▶ _Supplied material_

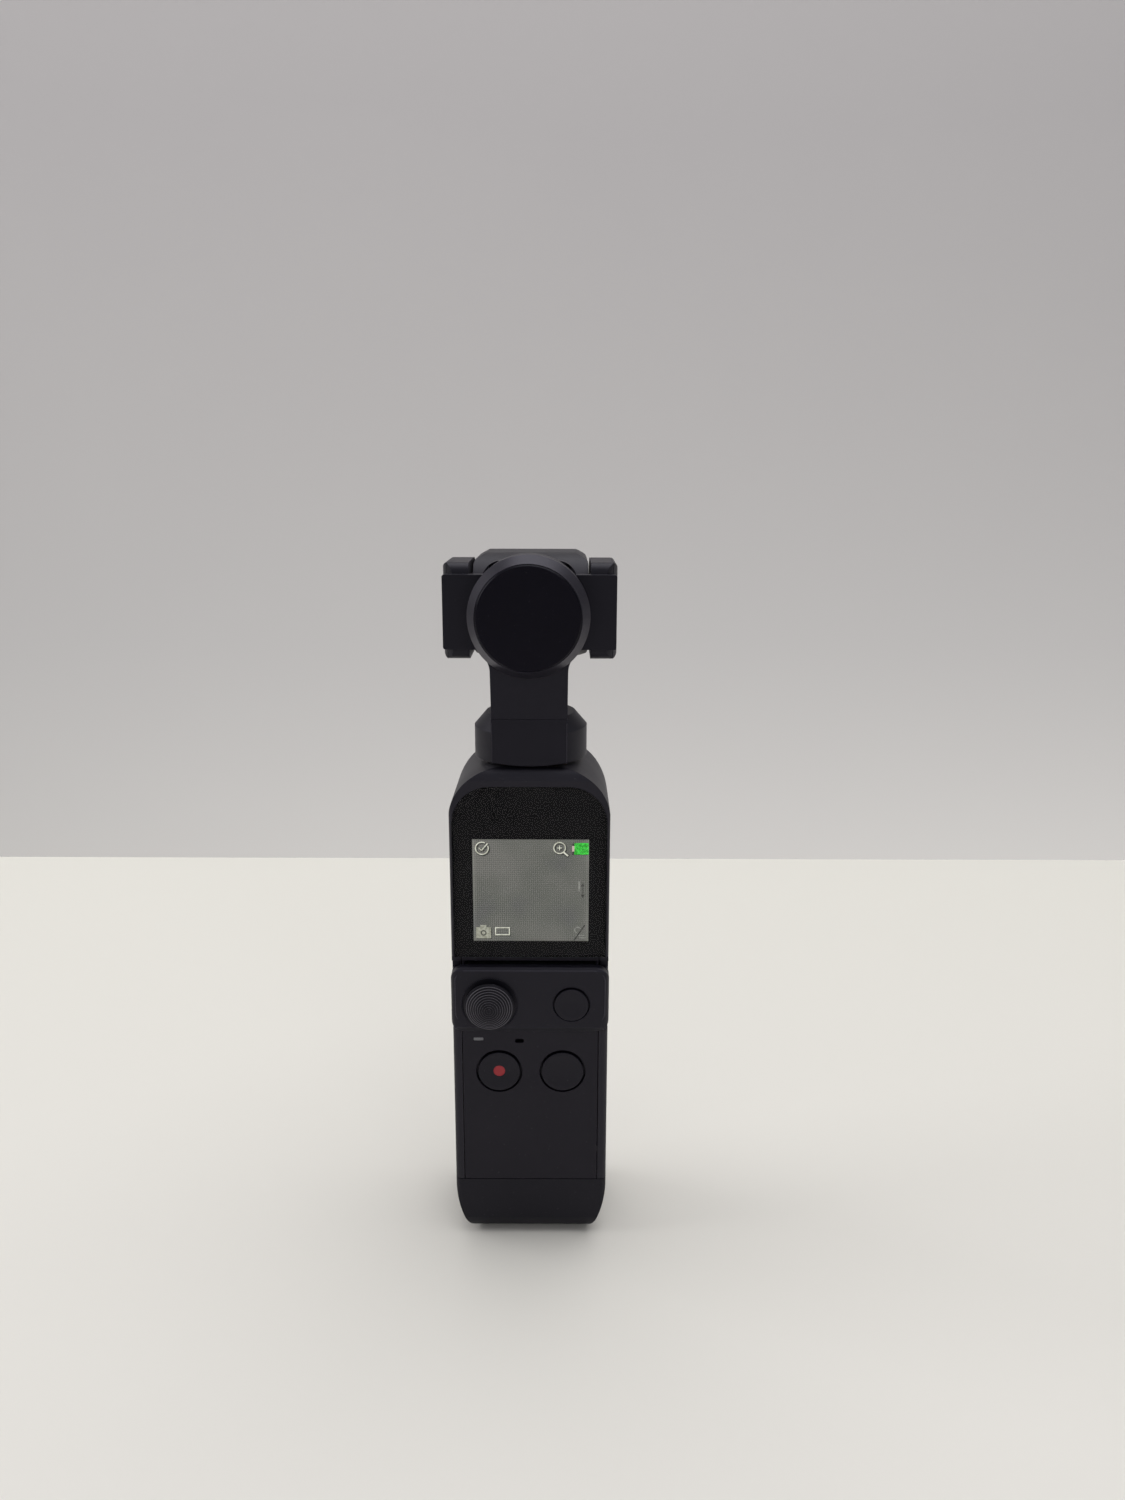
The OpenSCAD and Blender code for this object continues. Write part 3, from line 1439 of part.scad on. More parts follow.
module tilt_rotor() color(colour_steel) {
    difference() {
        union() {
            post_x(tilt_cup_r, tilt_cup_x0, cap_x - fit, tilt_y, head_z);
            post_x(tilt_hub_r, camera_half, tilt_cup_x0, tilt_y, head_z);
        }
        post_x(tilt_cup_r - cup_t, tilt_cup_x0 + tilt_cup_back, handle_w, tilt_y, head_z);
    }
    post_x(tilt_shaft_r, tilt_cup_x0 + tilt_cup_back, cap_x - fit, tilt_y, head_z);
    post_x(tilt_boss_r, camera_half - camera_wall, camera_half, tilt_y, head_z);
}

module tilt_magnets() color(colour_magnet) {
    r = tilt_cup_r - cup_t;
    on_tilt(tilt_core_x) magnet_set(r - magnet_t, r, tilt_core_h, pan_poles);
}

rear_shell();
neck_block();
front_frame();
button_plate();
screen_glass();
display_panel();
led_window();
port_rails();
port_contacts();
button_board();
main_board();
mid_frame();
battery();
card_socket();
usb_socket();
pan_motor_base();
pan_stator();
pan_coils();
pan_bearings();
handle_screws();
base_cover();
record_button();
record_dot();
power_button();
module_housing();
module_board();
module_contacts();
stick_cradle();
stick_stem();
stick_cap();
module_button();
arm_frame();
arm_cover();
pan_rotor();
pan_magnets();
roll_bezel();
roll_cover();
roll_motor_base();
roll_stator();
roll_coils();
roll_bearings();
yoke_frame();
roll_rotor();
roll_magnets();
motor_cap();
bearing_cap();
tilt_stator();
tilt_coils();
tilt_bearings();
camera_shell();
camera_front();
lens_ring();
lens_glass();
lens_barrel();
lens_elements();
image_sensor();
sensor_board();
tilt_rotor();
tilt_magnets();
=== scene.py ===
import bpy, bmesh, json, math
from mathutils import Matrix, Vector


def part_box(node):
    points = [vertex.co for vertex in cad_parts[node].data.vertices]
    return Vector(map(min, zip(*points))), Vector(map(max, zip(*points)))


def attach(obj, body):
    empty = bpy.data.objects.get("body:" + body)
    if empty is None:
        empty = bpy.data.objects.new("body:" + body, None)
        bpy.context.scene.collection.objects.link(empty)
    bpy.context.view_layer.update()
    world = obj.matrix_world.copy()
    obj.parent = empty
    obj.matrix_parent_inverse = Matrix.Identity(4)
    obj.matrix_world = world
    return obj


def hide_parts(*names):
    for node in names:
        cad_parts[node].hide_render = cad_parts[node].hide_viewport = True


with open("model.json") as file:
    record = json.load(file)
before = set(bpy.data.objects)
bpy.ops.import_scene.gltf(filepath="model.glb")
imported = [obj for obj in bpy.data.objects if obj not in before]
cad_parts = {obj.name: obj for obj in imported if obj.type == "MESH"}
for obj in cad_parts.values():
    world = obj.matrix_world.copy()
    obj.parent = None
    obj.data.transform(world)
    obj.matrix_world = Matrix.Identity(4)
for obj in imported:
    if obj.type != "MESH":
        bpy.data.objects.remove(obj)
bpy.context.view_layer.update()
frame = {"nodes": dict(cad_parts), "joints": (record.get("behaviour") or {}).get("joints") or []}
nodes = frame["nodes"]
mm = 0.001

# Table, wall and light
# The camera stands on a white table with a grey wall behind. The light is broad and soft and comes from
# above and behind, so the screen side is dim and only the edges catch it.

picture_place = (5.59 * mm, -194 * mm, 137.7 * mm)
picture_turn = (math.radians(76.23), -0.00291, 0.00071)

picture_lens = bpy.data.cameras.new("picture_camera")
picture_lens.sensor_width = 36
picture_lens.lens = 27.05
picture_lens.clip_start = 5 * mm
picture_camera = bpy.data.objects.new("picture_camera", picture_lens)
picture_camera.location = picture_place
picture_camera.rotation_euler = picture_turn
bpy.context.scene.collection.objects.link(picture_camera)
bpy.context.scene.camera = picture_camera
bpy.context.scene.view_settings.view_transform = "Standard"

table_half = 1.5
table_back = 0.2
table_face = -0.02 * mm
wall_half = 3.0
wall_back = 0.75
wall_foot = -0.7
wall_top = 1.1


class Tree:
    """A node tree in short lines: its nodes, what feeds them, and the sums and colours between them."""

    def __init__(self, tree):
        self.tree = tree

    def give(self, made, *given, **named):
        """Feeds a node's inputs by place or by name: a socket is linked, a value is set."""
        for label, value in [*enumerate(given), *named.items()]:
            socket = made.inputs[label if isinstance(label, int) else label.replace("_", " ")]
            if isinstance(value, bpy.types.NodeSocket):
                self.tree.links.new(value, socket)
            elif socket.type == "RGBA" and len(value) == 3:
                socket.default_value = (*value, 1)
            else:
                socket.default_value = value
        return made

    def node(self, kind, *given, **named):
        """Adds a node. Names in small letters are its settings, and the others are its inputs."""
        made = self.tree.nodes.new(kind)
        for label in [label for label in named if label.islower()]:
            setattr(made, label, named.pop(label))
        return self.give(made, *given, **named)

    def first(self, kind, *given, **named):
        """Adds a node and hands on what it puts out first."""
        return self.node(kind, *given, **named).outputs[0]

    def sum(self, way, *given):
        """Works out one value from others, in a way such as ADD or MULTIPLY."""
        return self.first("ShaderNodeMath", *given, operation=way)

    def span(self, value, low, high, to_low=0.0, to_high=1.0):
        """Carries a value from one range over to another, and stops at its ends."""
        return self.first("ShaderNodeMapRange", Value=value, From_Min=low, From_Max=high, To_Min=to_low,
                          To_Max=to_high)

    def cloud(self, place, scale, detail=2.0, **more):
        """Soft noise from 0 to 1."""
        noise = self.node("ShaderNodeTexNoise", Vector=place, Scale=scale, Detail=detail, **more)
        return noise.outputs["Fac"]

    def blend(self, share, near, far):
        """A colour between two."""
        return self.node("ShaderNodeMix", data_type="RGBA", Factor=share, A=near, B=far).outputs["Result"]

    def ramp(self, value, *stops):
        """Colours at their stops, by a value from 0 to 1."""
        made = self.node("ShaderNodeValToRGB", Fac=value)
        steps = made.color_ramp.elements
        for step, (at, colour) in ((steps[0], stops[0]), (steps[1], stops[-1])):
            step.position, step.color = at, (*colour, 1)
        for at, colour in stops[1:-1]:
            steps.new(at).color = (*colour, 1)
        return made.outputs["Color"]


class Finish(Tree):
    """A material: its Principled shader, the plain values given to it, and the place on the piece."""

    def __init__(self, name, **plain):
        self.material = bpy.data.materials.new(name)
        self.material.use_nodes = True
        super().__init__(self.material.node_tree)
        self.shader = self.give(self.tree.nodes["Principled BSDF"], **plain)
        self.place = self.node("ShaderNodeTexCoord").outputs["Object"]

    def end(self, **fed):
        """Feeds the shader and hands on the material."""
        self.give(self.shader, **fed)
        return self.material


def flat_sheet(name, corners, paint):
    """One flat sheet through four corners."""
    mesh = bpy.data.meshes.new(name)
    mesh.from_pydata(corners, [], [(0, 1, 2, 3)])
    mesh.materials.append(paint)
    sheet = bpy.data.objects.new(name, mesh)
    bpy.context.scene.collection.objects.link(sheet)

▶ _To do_
Give again only the lines that run from the line with "rear_shell();" to the line with "record = json.load(file)". Include both of those lines exactly as written.

▶ _The answer_
rear_shell();
neck_block();
front_frame();
button_plate();
screen_glass();
display_panel();
led_window();
port_rails();
port_contacts();
button_board();
main_board();
mid_frame();
battery();
card_socket();
usb_socket();
pan_motor_base();
pan_stator();
pan_coils();
pan_bearings();
handle_screws();
base_cover();
record_button();
record_dot();
power_button();
module_housing();
module_board();
module_contacts();
stick_cradle();
stick_stem();
stick_cap();
module_button();
arm_frame();
arm_cover();
pan_rotor();
pan_magnets();
roll_bezel();
roll_cover();
roll_motor_base();
roll_stator();
roll_coils();
roll_bearings();
yoke_frame();
roll_rotor();
roll_magnets();
motor_cap();
bearing_cap();
tilt_stator();
tilt_coils();
tilt_bearings();
camera_shell();
camera_front();
lens_ring();
lens_glass();
lens_barrel();
lens_elements();
image_sensor();
sensor_board();
tilt_rotor();
tilt_magnets();
=== scene.py ===
import bpy, bmesh, json, math
from mathutils import Matrix, Vector


def part_box(node):
    points = [vertex.co for vertex in cad_parts[node].data.vertices]
    return Vector(map(min, zip(*points))), Vector(map(max, zip(*points)))


def attach(obj, body):
    empty = bpy.data.objects.get("body:" + body)
    if empty is None:
        empty = bpy.data.objects.new("body:" + body, None)
        bpy.context.scene.collection.objects.link(empty)
    bpy.context.view_layer.update()
    world = obj.matrix_world.copy()
    obj.parent = empty
    obj.matrix_parent_inverse = Matrix.Identity(4)
    obj.matrix_world = world
    return obj


def hide_parts(*names):
    for node in names:
        cad_parts[node].hide_render = cad_parts[node].hide_viewport = True


with open("model.json") as file:
    record = json.load(file)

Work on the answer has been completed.